Heutzutage betrachten wir oftmals Prominente als unsere Vorbilder: Schauspieler, Models, Sänger und Sportler. Aber diese Menschen haben ihre eigenen Probleme. Wir wissen, dass ihr Privatleben häufig ziemlich chaotisch ist. Und das ist nicht alles, denn wenn wir völlig besessen von Prominenten und ihrem Leben sind, führt das für gewöhnlich meist dazu, mit unseren Freunden Klatschgeschichten über sie auszutauschen und stärker als sonst an materiellen Dingen zu hängen; diese Aktivitäten bringen weder uns noch anderen irgendeinen wahren Nutzen oder Glück. Der Sangha besteht hingegen aus Menschen, die bereits eine gewisse Ebene ihrer Probleme beseitigt haben – was doch großartig ist – und daran arbeiten, auch den Rest loszuwerden. Ist es dann nicht sinnvoll ihrem Beispiel zu folgen, wenn auch wir frei von unseren Problemen werden wollen?
Der Dank gebührt ganz allein dem Sangha, dass uns heute in unserer modernen Welt die wunderbar erhaltenen Lehren des Buddha zur Verfügung stehen, die von einer Generation an die nächste weitergegeben wurden. Der Sangha inspiriert uns, einen Blick über unsere unmittelbaren Probleme hinaus zu werfen und zu erkennen, dass es einen Pfad gibt, der uns vollkommen aus allem Leid hinausführt. Und er ist nicht nur für uns inspirierend, anleitend, ermutigend und unterstützend, auf jedem Schritt des Weges. Daher sagt man manchmal, dass es ohne den Sangha keinen Buddhismus gibt.
Zusammenfassung
Wie können wir ein gutes Vorbild im Leben finden? Auch wenn wir vielleicht keinem echten Sangha-Mitglied begegnen – jemandem mit echten Verwirklichungen, einem Arya-Sangha – so können wir doch Menschen treffen, die erfahrener in Bezug auf den Dharma sind, und Inspiration von ihnen bekommen. Ihr Beispiel zu sehen regt uns an ihren Fußspuren zu folgen.
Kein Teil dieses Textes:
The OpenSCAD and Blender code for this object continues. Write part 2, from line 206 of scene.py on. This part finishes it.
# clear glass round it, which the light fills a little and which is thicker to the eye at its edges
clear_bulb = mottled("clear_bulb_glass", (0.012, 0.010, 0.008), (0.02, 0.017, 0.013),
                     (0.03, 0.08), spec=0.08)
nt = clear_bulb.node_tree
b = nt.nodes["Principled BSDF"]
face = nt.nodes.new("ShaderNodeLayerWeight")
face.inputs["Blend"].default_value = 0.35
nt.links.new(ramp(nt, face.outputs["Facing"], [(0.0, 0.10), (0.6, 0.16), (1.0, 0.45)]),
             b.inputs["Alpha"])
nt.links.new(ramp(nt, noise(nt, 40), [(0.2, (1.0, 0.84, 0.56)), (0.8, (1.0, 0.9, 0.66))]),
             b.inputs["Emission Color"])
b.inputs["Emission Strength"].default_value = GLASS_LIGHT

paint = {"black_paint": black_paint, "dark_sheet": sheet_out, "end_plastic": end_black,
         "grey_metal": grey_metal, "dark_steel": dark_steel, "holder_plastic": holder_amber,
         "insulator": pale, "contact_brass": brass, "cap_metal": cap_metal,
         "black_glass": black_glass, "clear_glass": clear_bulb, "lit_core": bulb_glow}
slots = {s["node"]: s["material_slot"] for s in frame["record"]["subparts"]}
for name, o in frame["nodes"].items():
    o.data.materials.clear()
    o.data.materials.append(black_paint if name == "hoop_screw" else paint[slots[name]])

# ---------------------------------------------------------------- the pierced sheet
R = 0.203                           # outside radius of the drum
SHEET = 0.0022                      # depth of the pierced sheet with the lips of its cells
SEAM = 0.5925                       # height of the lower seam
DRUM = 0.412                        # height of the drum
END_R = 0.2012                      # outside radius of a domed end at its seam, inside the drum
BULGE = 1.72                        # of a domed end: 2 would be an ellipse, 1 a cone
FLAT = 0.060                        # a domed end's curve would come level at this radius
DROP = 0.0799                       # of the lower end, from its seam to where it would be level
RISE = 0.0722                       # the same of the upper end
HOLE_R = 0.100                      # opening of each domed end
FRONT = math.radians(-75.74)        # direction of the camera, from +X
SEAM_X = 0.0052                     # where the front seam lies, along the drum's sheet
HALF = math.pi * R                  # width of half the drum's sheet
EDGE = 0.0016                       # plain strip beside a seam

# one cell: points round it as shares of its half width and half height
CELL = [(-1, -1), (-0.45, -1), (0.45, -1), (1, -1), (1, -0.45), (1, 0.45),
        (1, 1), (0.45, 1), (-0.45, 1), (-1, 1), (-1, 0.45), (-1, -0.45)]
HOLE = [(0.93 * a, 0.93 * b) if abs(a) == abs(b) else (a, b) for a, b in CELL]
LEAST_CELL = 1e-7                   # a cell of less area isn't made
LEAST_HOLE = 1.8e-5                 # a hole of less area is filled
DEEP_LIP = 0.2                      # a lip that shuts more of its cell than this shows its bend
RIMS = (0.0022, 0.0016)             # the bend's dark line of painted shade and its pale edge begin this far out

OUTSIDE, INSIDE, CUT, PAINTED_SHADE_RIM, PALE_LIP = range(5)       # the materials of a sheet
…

Durch den Einsatz buddhistischer Mönche und Nonnen, dem konventionellen Sangha, war es möglich, dass sich der Dharma in der gesamten Welt verbreitet hat. So, wie man den Buddha als Arzt sieht und den Dharma als Medizin, bezieht man den Sangha auf die Krankenpfleger, die uns auf dem Pfad ermutigen und anleiten, während wir daran arbeiten, für immer Freiheit von all unseren Problemen zu erlangen.